**What is expected:** Extract the entries in their exact form.

**Material for the task:**
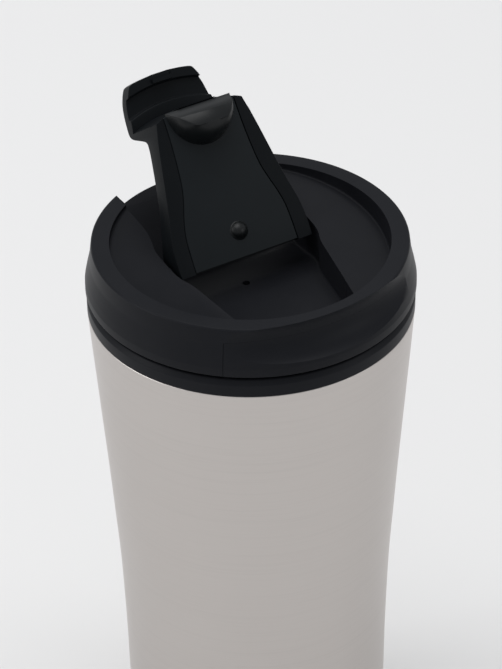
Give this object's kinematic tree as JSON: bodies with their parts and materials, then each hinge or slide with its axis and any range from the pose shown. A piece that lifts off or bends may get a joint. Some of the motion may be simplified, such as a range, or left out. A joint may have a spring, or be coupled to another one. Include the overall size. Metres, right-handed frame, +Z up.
{
  "type": "insulated travel mug",
  "caption": "Tapered insulated travel mug with a steel shell, a plastic cup, a screw lid with a drinking recess and a flip lever that plugs the drinking opening.",
  "frame": {"origin": "centre of the base pad's underside, on the table", "axes": "+Z up along the cup's axis, -Y towards the drinking side, +X to the right when seen from the drinking side"},
  "size_m": [0.085, 0.09, 0.1975],
  "materials": {
    "outer_shell": "fine lines around the body",
    "inner_liner": "satin",
    "collar_ring": "satin",
    "collar_seal": "soft matte",
    "insulation_sleeve": "foam",
    "base_cup": "satin",
    "base_seal": "soft matte",
    "base_pad": "soft matte",
    "lid_shell": "satin",
    "lid_plug": "satin",
    "lip_panel": "satin",
    "hinge_pin": "ground",
    "lid_gasket": "soft matte",
    "flip_lever": "satin",
    "lever_panel": "satin",
    "spout_stopper": "soft satin",
    "vent_stopper": "soft satin"
  },
  "bodies": {
    "mug": {"outer_shell": "outer_shell", "inner_liner": "inner_liner", "collar_ring": "collar_ring", "collar_seal": "collar_seal", "insulation_sleeve": "insulation_sleeve", "base_cup": "base_cup", "base_seal": "base_seal", "base_pad": "base_pad"},
    "lid_seal": {"lid_gasket": "lid_gasket"},
    "lid": {"lid_shell": "lid_shell", "lid_plug": "lid_plug", "lip_panel": "lip_panel", "hinge_pin": "hinge_pin"},
    "lever": {"flip_lever": "flip_lever", "lever_panel": "lever_panel", "spout_stopper": "spout_stopper", "vent_stopper": "vent_stopper"}
  },
  "joints": [
    {"name": "lid_lift", "type": "slide", "parent": "mug", "child": "lid_seal", "axis": [0, 0, 1], "range_m": [0, 0.018]},
    {"name": "lid_turn", "type": "hinge", "parent": "lid_seal", "child": "lid", "pos_m": [0, 0, 0.157], "axis": [0, 0, 1], "range_deg": [0, 540]},
    {"name": "lever_flip", "type": "hinge", "parent": "lid", "child": "lever", "pos_m": [0, 0.0071, 0.1617], "axis": [-1, 0, 0], "range_deg": [-128.7, 32]}
  ],
  "couplings": [
    {"joint": "lid_lift", "follows": "lid_turn", "m_per_rad": 0.0019099}
  ]
}
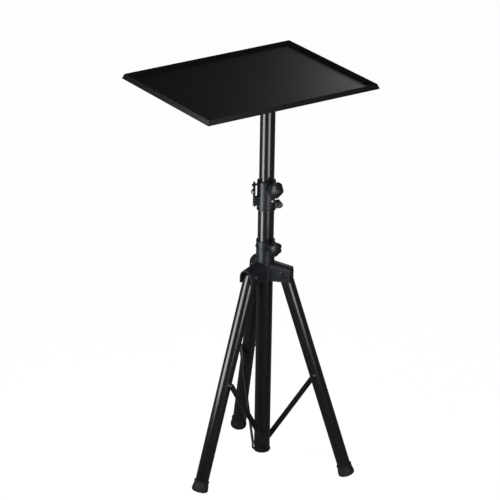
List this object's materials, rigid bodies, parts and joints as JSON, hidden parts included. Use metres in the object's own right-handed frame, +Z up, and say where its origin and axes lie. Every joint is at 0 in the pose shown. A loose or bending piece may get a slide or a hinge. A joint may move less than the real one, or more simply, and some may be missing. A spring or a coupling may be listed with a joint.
{
  "type": "laptop presentation stand",
  "caption": "Folding tripod stand with a telescoping mast, locking collars and a rectangular rimmed tray that turns on top.",
  "frame": {"origin": "on the floor, under the middle of the stand's outline", "axes": "+Z up the pole, X along the tray's long side, -Y towards the tray's front edge and the knobs"},
  "size_m": [0.368, 0.3102, 0.7798],
  "materials": {
    "tube_paint": "gloss black powder paint",
    "tray_paint": "satin black powder paint",
    "clamp_plastic": "satin black moulded plastic",
    "plug_plastic": "matt black moulded plastic",
    "foot_rubber": "matt black rubber",
    "black_fasteners": "black oxide",
    "spring_steel": "blackened spring steel",
    "bright_steel": "zinc plated"
  },
  "bodies": {
    "column": {"main_tube": "tube_paint", "tube_plug": "plug_plastic", "brace_rivets": "black_fasteners", "mast_clamp": "clamp_plastic", "clamp_bolt": "black_fasteners", "lock_spring": "spring_steel", "lock_pin": "spring_steel", "pull_ring": "spring_steel", "collar_screw": "bright_steel"},
    "hub": {"leg_hub": "clamp_plastic", "leg_bolts": "black_fasteners"},
    "leg_1": {"leg_tube_1": "tube_paint", "foot_cap_1": "foot_rubber", "leg_rivet_1": "black_fasteners"},
    "leg_2": {"leg_tube_2": "tube_paint", "foot_cap_2": "foot_rubber", "leg_rivet_2": "black_fasteners"},
    "leg_3": {"leg_tube_3": "tube_paint", "foot_cap_3": "foot_rubber", "leg_rivet_3": "black_fasteners"},
    "brace_1": {"brace_1": "tube_paint"},
    "brace_2": {"brace_2": "tube_paint"},
    "brace_3": {"brace_3": "tube_paint"},
    "mast": {"mast_tube": "tube_paint", "mast_cap": "plug_plastic", "mast_sleeve": "plug_plastic"},
    "tray": {"tray_pan": "tray_paint", "tray_flange": "tray_paint", "tray_socket": "tray_paint", "tray_screws": "black_fasteners"},
    "mast_knob": {"mast_knob": "clamp_plastic", "mast_knob_screw": "bright_steel"},
    "hub_knob": {"hub_knob": "clamp_plastic", "hub_knob_screw": "bright_steel"}
  },
  "joints": [
    {"name": "hub_slide", "type": "slide", "parent": "column", "child": "hub", "axis": [0, 0, 1], "range_m": [0, 0.0353]},
    {"name": "leg_1_fold", "type": "hinge", "parent": "hub", "child": "leg_1", "pos_m": [0.03874, 0.01905, 0.404], "axis": [-0.9511, 0.309, 0], "range_deg": [0, 17.9]},
    {"name": "leg_2_fold", "type": "hinge", "parent": "hub", "child": "leg_2", "pos_m": [-0.01017, -0.02499, 0.404], "axis": [0.2079, -0.9781, 0], "range_deg": [0, 17.9]},
    {"name": "leg_3_fold", "type": "hinge", "parent": "hub", "child": "leg_3", "pos_m": [0.05243, -0.04532, 0.404], "axis": [0.7431, 0.6691, 0], "range_deg": [0, 17.9]},
    {"name": "brace_1_fold", "type": "hinge", "parent": "column", "child": "brace_1", "pos_m": [0.01226, -0.0123, 0.041], "axis": [-0.9511, 0.309, 0], "range_deg": [-20.6, 0]},
    {"name": "brace_2_fold", "type": "hinge", "parent": "column", "child": "brace_2", "pos_m": [0.03022, -0.03225, 0.041], "axis": [0.2079, -0.9781, 0], "range_deg": [-20.6, 0]},
    {"name": "brace_3_fold", "type": "hinge", "parent": "column", "child": "brace_3", "pos_m": [0.03852, -0.00671, 0.041], "axis": [0.7431, 0.6691, 0], "range_deg": [-20.6, 0]},
    {"name": "mast_slide", "type": "slide", "parent": "column", "child": "mast", "axis": [0, 0, 1], "range_m": [-0.14, 0.11]},
    {"name": "tray_swivel", "type": "hinge", "parent": "mast", "child": "tray", "pos_m": [0.027, -0.01709, 0.7533], "axis": [0, 0, 1], "continuous": true},
    {"name": "mast_knob_turn", "type": "hinge", "parent": "column", "child": "mast_knob", "pos_m": [0.027, -0.04709, 0.574], "axis": [0, -1, 0], "continuous": true},
    {"name": "hub_knob_turn", "type": "hinge", "parent": "hub", "child": "hub_knob", "pos_m": [0.027, -0.04709, 0.4575], "axis": [0, -1, 0], "continuous": true}
  ],
  "couplings": [
    {"joint": "leg_1_fold", "follows": "hub_slide", "rad_per_m": 8.8003},
    {"joint": "brace_1_fold", "follows": "hub_slide", "rad_per_m": -10.135},
    {"joint": "leg_2_fold", "follows": "hub_slide", "rad_per_m": 8.8003},
    {"joint": "brace_2_fold", "follows": "hub_slide", "rad_per_m": -10.135},
    {"joint": "leg_3_fold", "follows": "hub_slide", "rad_per_m": 8.8003},
    {"joint": "brace_3_fold", "follows": "hub_slide", "rad_per_m": -10.135}
  ]
}
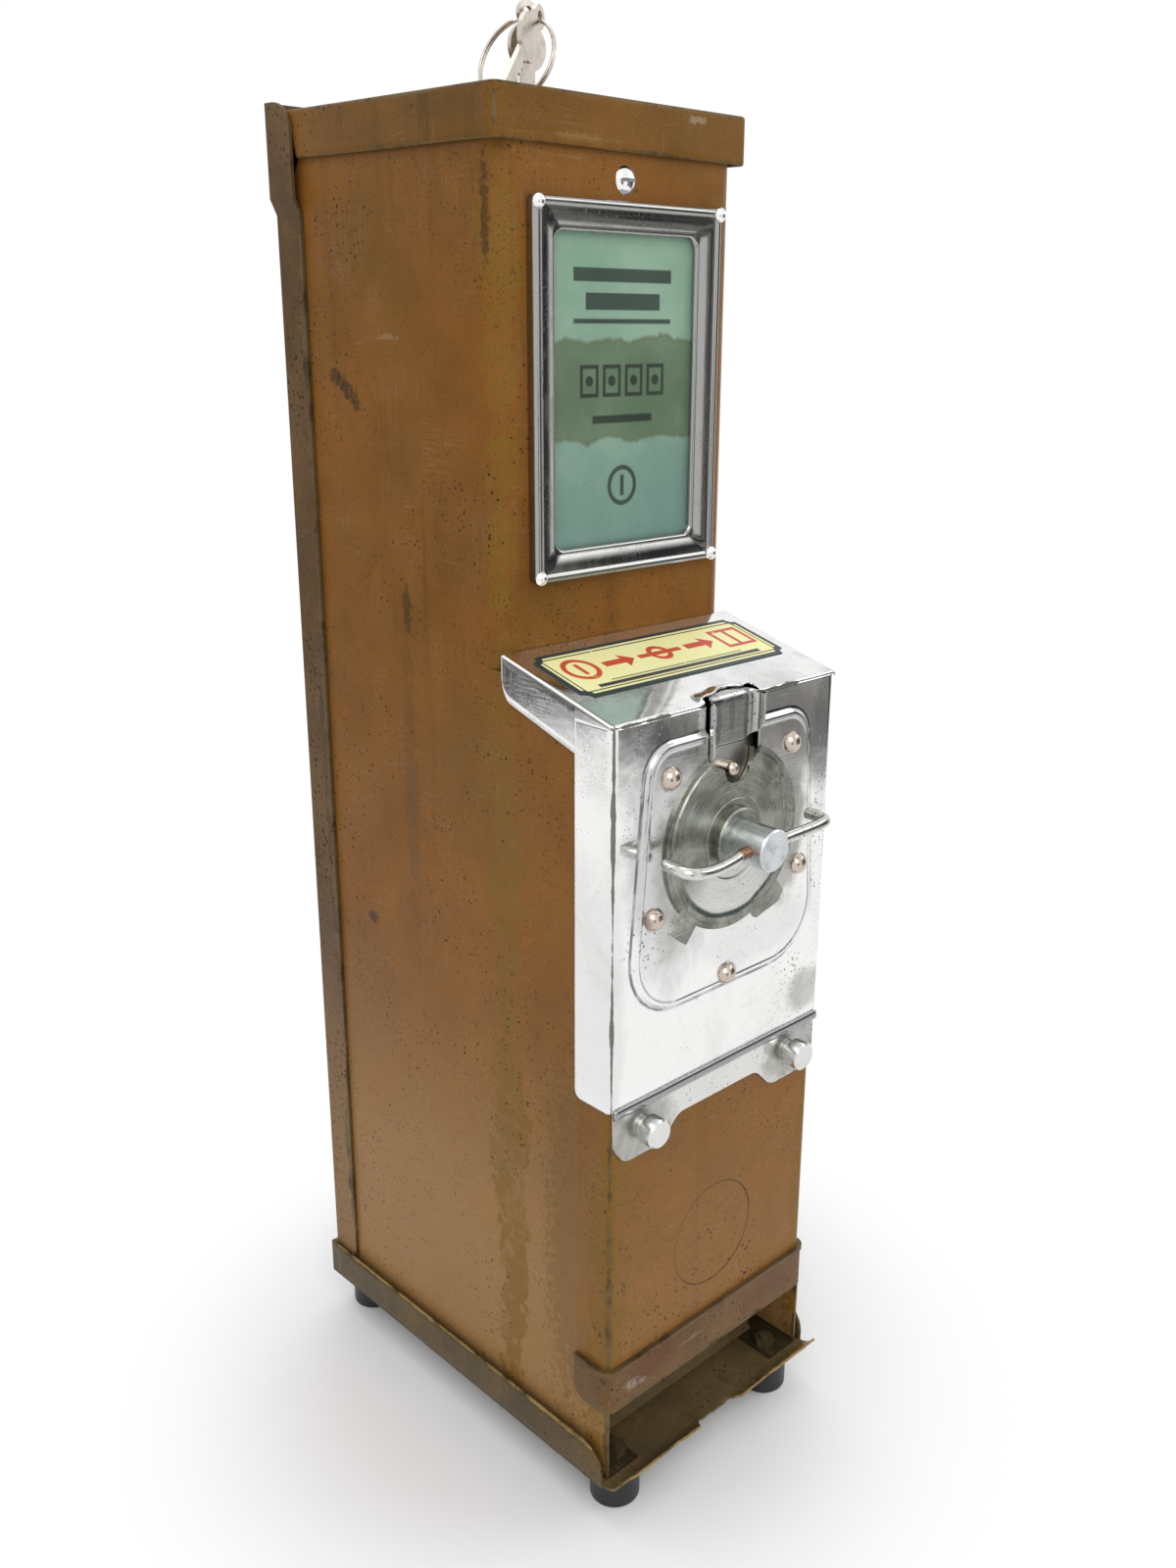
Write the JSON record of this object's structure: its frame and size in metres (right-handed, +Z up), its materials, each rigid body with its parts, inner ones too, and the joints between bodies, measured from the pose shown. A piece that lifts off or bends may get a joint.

**Reply:**
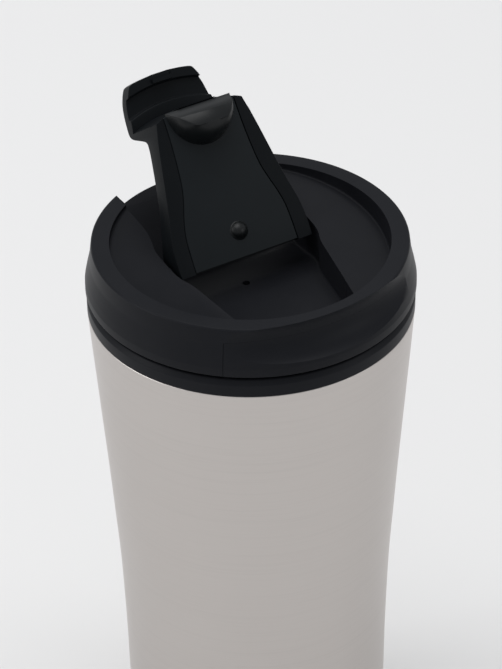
Give this object's kinematic tree as JSON: bodies with their parts and materials, then each hinge or slide with its axis and any range from the pose shown. A piece that lifts off or bends may get a joint. Some of the motion may be simplified, such as a range, or left out. A joint may have a spring, or be coupled to another one. Include the overall size. Metres, right-handed frame, +Z up.
{
  "type": "insulated travel mug",
  "caption": "Tapered insulated travel mug with a steel shell, a plastic cup, a screw lid with a drinking recess and a flip lever that plugs the drinking opening.",
  "frame": {"origin": "centre of the base pad's underside, on the table", "axes": "+Z up along the cup's axis, -Y towards the drinking side, +X to the right when seen from the drinking side"},
  "size_m": [0.085, 0.09, 0.1975],
  "materials": {
    "outer_shell": "fine lines around the body",
    "inner_liner": "satin",
    "collar_ring": "satin",
    "collar_seal": "soft matte",
    "insulation_sleeve": "foam",
    "base_cup": "satin",
    "base_seal": "soft matte",
    "base_pad": "soft matte",
    "lid_shell": "satin",
    "lid_plug": "satin",
    "lip_panel": "satin",
    "hinge_pin": "ground",
    "lid_gasket": "soft matte",
    "flip_lever": "satin",
    "lever_panel": "satin",
    "spout_stopper": "soft satin",
    "vent_stopper": "soft satin"
  },
  "bodies": {
    "mug": {"outer_shell": "outer_shell", "inner_liner": "inner_liner", "collar_ring": "collar_ring", "collar_seal": "collar_seal", "insulation_sleeve": "insulation_sleeve", "base_cup": "base_cup", "base_seal": "base_seal", "base_pad": "base_pad"},
    "lid_seal": {"lid_gasket": "lid_gasket"},
    "lid": {"lid_shell": "lid_shell", "lid_plug": "lid_plug", "lip_panel": "lip_panel", "hinge_pin": "hinge_pin"},
    "lever": {"flip_lever": "flip_lever", "lever_panel": "lever_panel", "spout_stopper": "spout_stopper", "vent_stopper": "vent_stopper"}
  },
  "joints": [
    {"name": "lid_lift", "type": "slide", "parent": "mug", "child": "lid_seal", "axis": [0, 0, 1], "range_m": [0, 0.018]},
    {"name": "lid_turn", "type": "hinge", "parent": "lid_seal", "child": "lid", "pos_m": [0, 0, 0.157], "axis": [0, 0, 1], "range_deg": [0, 540]},
    {"name": "lever_flip", "type": "hinge", "parent": "lid", "child": "lever", "pos_m": [0, 0.0071, 0.1617], "axis": [-1, 0, 0], "range_deg": [-128.7, 32]}
  ],
  "couplings": [
    {"joint": "lid_lift", "follows": "lid_turn", "m_per_rad": 0.0019099}
  ]
}
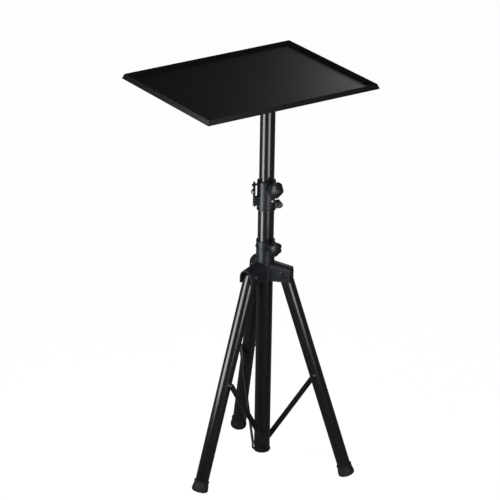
List this object's materials, rigid bodies, parts and joints as JSON, hidden parts included. Use metres in the object's own right-handed frame, +Z up, and say where its origin and axes lie. Every joint is at 0 in the pose shown. A loose or bending piece may get a slide or a hinge. A joint may move less than the real one, or more simply, and some may be missing. A spring or a coupling may be listed with a joint.
{
  "type": "laptop presentation stand",
  "caption": "Folding tripod stand with a telescoping mast, locking collars and a rectangular rimmed tray that turns on top.",
  "frame": {"origin": "on the floor, under the middle of the stand's outline", "axes": "+Z up the pole, X along the tray's long side, -Y towards the tray's front edge and the knobs"},
  "size_m": [0.368, 0.3102, 0.7798],
  "materials": {
    "tube_paint": "gloss black powder paint",
    "tray_paint": "satin black powder paint",
    "clamp_plastic": "satin black moulded plastic",
    "plug_plastic": "matt black moulded plastic",
    "foot_rubber": "matt black rubber",
    "black_fasteners": "black oxide",
    "spring_steel": "blackened spring steel",
    "bright_steel": "zinc plated"
  },
  "bodies": {
    "column": {"main_tube": "tube_paint", "tube_plug": "plug_plastic", "brace_rivets": "black_fasteners", "mast_clamp": "clamp_plastic", "clamp_bolt": "black_fasteners", "lock_spring": "spring_steel", "lock_pin": "spring_steel", "pull_ring": "spring_steel", "collar_screw": "bright_steel"},
    "hub": {"leg_hub": "clamp_plastic", "leg_bolts": "black_fasteners"},
    "leg_1": {"leg_tube_1": "tube_paint", "foot_cap_1": "foot_rubber", "leg_rivet_1": "black_fasteners"},
    "leg_2": {"leg_tube_2": "tube_paint", "foot_cap_2": "foot_rubber", "leg_rivet_2": "black_fasteners"},
    "leg_3": {"leg_tube_3": "tube_paint", "foot_cap_3": "foot_rubber", "leg_rivet_3": "black_fasteners"},
    "brace_1": {"brace_1": "tube_paint"},
    "brace_2": {"brace_2": "tube_paint"},
    "brace_3": {"brace_3": "tube_paint"},
    "mast": {"mast_tube": "tube_paint", "mast_cap": "plug_plastic", "mast_sleeve": "plug_plastic"},
    "tray": {"tray_pan": "tray_paint", "tray_flange": "tray_paint", "tray_socket": "tray_paint", "tray_screws": "black_fasteners"},
    "mast_knob": {"mast_knob": "clamp_plastic", "mast_knob_screw": "bright_steel"},
    "hub_knob": {"hub_knob": "clamp_plastic", "hub_knob_screw": "bright_steel"}
  },
  "joints": [
    {"name": "hub_slide", "type": "slide", "parent": "column", "child": "hub", "axis": [0, 0, 1], "range_m": [0, 0.0353]},
    {"name": "leg_1_fold", "type": "hinge", "parent": "hub", "child": "leg_1", "pos_m": [0.03874, 0.01905, 0.404], "axis": [-0.9511, 0.309, 0], "range_deg": [0, 17.9]},
    {"name": "leg_2_fold", "type": "hinge", "parent": "hub", "child": "leg_2", "pos_m": [-0.01017, -0.02499, 0.404], "axis": [0.2079, -0.9781, 0], "range_deg": [0, 17.9]},
    {"name": "leg_3_fold", "type": "hinge", "parent": "hub", "child": "leg_3", "pos_m": [0.05243, -0.04532, 0.404], "axis": [0.7431, 0.6691, 0], "range_deg": [0, 17.9]},
    {"name": "brace_1_fold", "type": "hinge", "parent": "column", "child": "brace_1", "pos_m": [0.01226, -0.0123, 0.041], "axis": [-0.9511, 0.309, 0], "range_deg": [-20.6, 0]},
    {"name": "brace_2_fold", "type": "hinge", "parent": "column", "child": "brace_2", "pos_m": [0.03022, -0.03225, 0.041], "axis": [0.2079, -0.9781, 0], "range_deg": [-20.6, 0]},
    {"name": "brace_3_fold", "type": "hinge", "parent": "column", "child": "brace_3", "pos_m": [0.03852, -0.00671, 0.041], "axis": [0.7431, 0.6691, 0], "range_deg": [-20.6, 0]},
    {"name": "mast_slide", "type": "slide", "parent": "column", "child": "mast", "axis": [0, 0, 1], "range_m": [-0.14, 0.11]},
    {"name": "tray_swivel", "type": "hinge", "parent": "mast", "child": "tray", "pos_m": [0.027, -0.01709, 0.7533], "axis": [0, 0, 1], "continuous": true},
    {"name": "mast_knob_turn", "type": "hinge", "parent": "column", "child": "mast_knob", "pos_m": [0.027, -0.04709, 0.574], "axis": [0, -1, 0], "continuous": true},
    {"name": "hub_knob_turn", "type": "hinge", "parent": "hub", "child": "hub_knob", "pos_m": [0.027, -0.04709, 0.4575], "axis": [0, -1, 0], "continuous": true}
  ],
  "couplings": [
    {"joint": "leg_1_fold", "follows": "hub_slide", "rad_per_m": 8.8003},
    {"joint": "brace_1_fold", "follows": "hub_slide", "rad_per_m": -10.135},
    {"joint": "leg_2_fold", "follows": "hub_slide", "rad_per_m": 8.8003},
    {"joint": "brace_2_fold", "follows": "hub_slide", "rad_per_m": -10.135},
    {"joint": "leg_3_fold", "follows": "hub_slide", "rad_per_m": 8.8003},
    {"joint": "brace_3_fold", "follows": "hub_slide", "rad_per_m": -10.135}
  ]
}
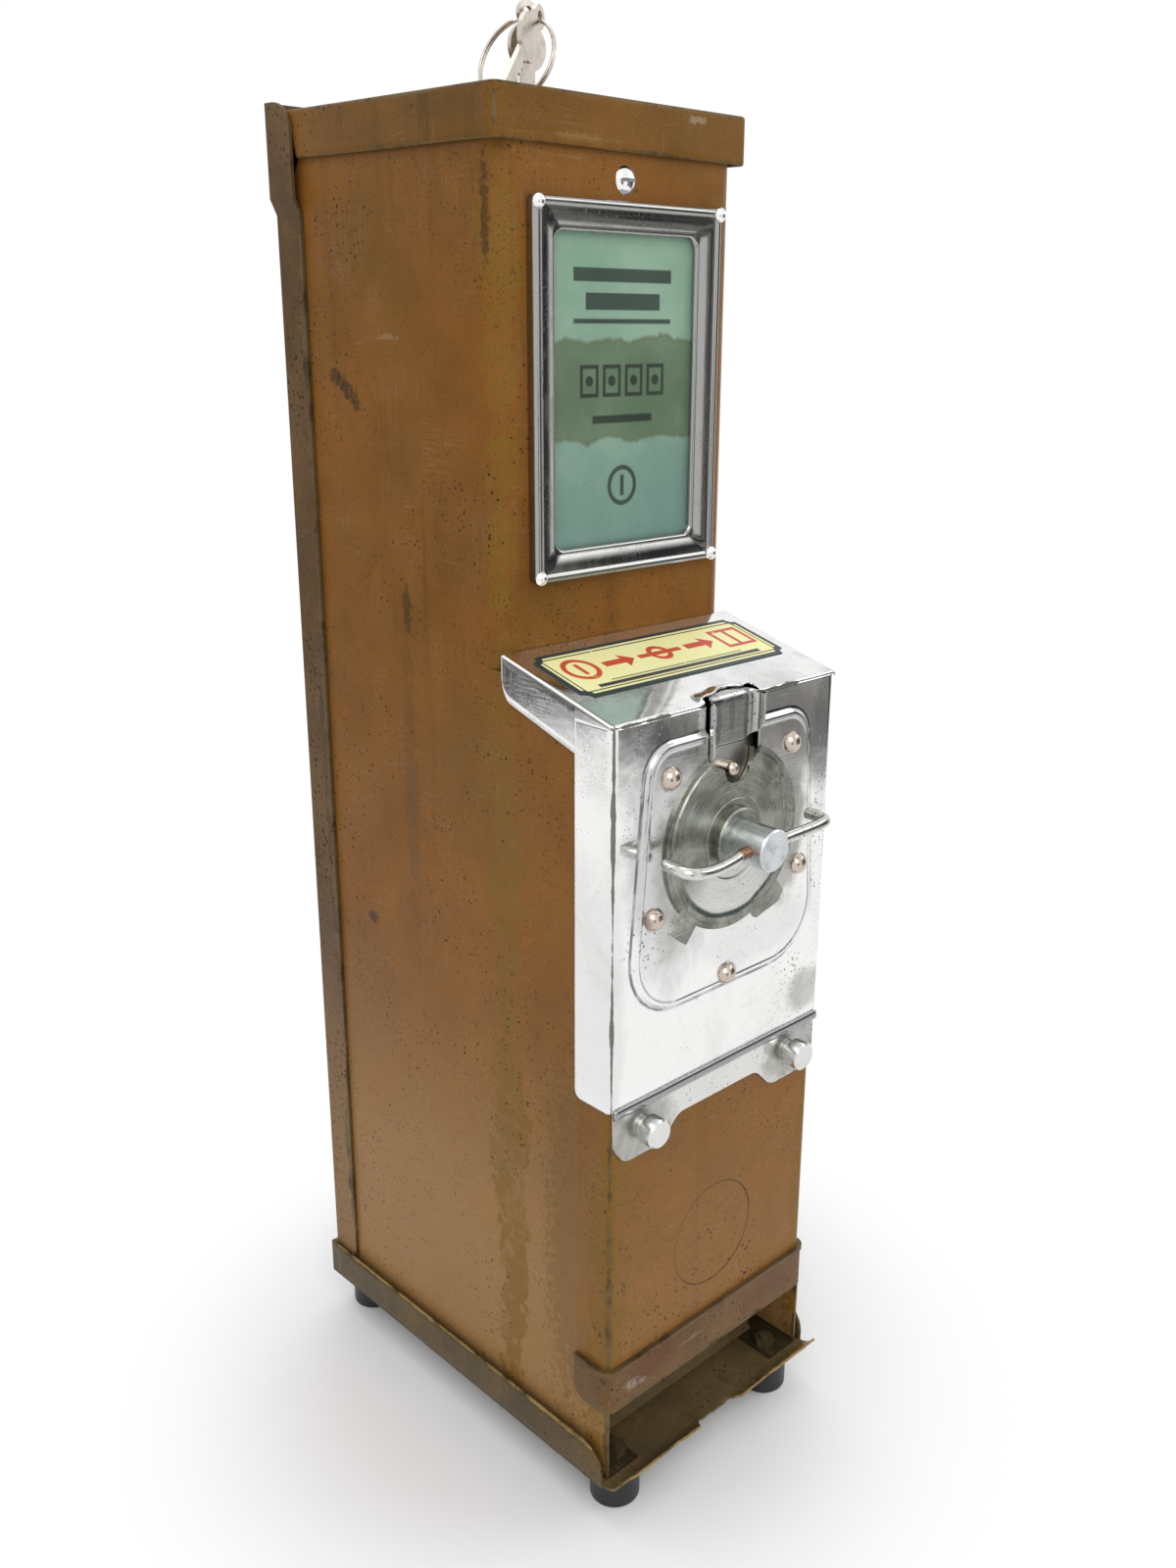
Write the JSON record of this object's structure: its frame and size in metres (right-handed, +Z up), its materials, each rigid body with its parts, inner ones too, and the joints between bodies, measured from the pose shown. A piece that lifts off or bends may get a joint.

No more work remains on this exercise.